The presence of this mysterious power of the Spirit St. Paul constantly felt when engaged in prayer, -"The Spirit helpeth our infirmities"; He "makes intercession for us with groanings that cannot be uttered". {Romans 8:26-27} On this point the experience of earnest Christian believers in all ages confirms that of St. Paul. The sublime prayer to which he has just given utterance is not his own. There is more in it than the mere Paul, a weak man, would have dared to ask or think. He who inspires the prayer will fulfil it. The Searcher of hearts knows better than the man who conceived it, infinitely better than we who are trying for our own help to interpret it, all that this intercession means. God will hear the pleading of His Spirit. The Power that prompts our prayers, and the Power that grants their answer are the same. The former is limited in its action by human infirmity; the latter knows no limit. Its only measure is the fulness of God. To Him who works in us all good desires, and works far beyond us to bring our good desires to good effect, be the glory of all forever!

In such measure, then, shall glory be to God "in the Church and in Christ Jesus." We see how the Church takes up the foreground of Paul’s horizon. This epistle has taught us that God desires far more than our individual salvation, however complete that might be. Christ came not to save men only, but mankind. It is "in the Church" that God’s consummate glory will be seen. No man in his fragmentary self-hood, no number of men in their separate capacity can conceivably attain "unto the fulness of God." It will need all humanity for that, to reflect the full-orbed splendour of Divine revelation. Isolated and divided from each other, we render to God a dimmed and partial glory. "With one accord, with one mouth" we are called to "glorify the God and Father of our Lord Jesus Christ." Wherefore the Apostle bids us "receive one another, as Christ also received us, to the glory of God". {Romans 15:6-7}

The Church, being the creation of God’s love in Christ and the receptacle of His communicative fulness, is the vessel formed for His praise. Her worship is a daily tribute to the Divine majesty and bounty. The life of her people in the world, her witness for Christ and warfare against sin, her ceaseless ministries to human sorrow and need proclaim the Divine goodness, righteousness, and truth. From the heavenly places where she dwells with Christ, she reflects the light of God’s glory, and makes it shine into the depths of evil at her feet. It was the Church’s voice that St. John heard in heaven as "the voice of a great multitude, and as the voice of many waters, and as the voice of mighty thunders; saying, Hallelujah: for the Lord our God, the Almighty reigneth!" Each soul new-born into the fellowship of faith adds another note to make up the multitudinous harmony of the Church’s praise to God.

Nor does the Church by herself alone render this praise and honour unto God. The display of God’s manifold wisdom in His dealings with mankind is drawing admiration, as St. Paul believed, from the celestial spheres (Ephesians 3:10). The story of earth’s redemption is the theme of endless songs in heaven. All creation joins in concert with the redeemed from the earth, and swells the chorus of their triumph. "I heard," says John, in another place, "a voice of many angels round about the throne, and the living creatures, and the elders, saying with a great voice. Worthy is the Lamb that hath been slain! And every created thing which is in heaven, and on the earth, and under the earth, and on the sea, and all things that are in them, heard I saying":

"Unto Him that sitteth upon the throne, and unto the Lamb, Be blessing and honour and glory and dominion-For ever and ever."

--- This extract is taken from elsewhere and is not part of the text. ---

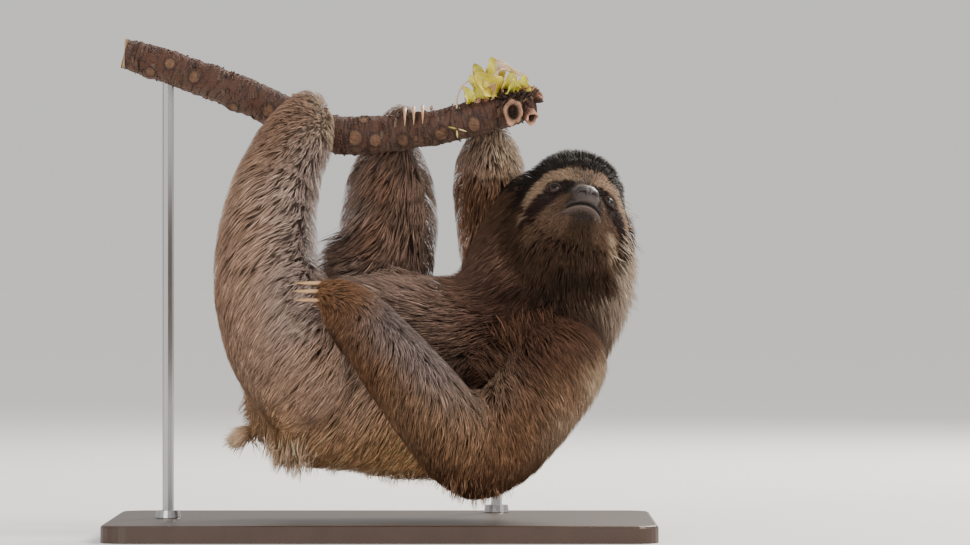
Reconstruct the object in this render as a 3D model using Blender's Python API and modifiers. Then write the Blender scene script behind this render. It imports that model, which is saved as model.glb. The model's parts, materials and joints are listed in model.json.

But the Church is the centre of this tribute of the universe to God and to His Christ. The Church and Christ Jesus are wedded in this doxology, even as they were in the foregoing supplication (Ephesians 3:18-19). In the Bride and the Bridegroom, in the Redeemed and the Redeemer, in the many brethren and in the Firstborn is this perfect glory to be paid to God. "In the midst of the congregation" Christ the Son of man sings evermore the Father’s praise. {Hebrews 2:12} No glory is paid to God by men which is not due to Him; nor does He render to the Father any tribute in which His people are without a share. "The glory which thou hast given me I have given them," said Jesus to the Father praying for His Church, "that they may be one, even as we are one". {John 17:22} Our union with each other in Christ is perfected by our union with Him in realising the Father’s glory, in receiving and manifesting the fulness of God.

The duration of the glory to be paid to God by Christ and His Church is expressed by a cumulative phrase in keeping with the tenor of the passage to which it belongs: "unto all generations of the age of the ages." It reminds us of "the ages to come" through which the apostle in Ephesians 2:7 foresaw that God’s mercy to his own age would be celebrated. It carries our thoughts along the vista of the future, till time melts into eternity. When the apostle desires that God’s praise may resound in the Church "unto all generations, " he no longer supposes that the mystery of God may be finished speedily as men count years. The history of mankind stretches before his gaze into its dim futurity. The successive "generations" gather themselves into that one consummate "age" of the kingdom of God, the grand cycle in which all "the ages" are contained. With its completion time itself is no more. Its swelling current, laden with the tribute of all the worlds and all their histories, reaches the eternal ocean.

The end comes: God is all in all. At this furthest horizon of thought, Christ and His own are seen together rendering to God unceasing glory.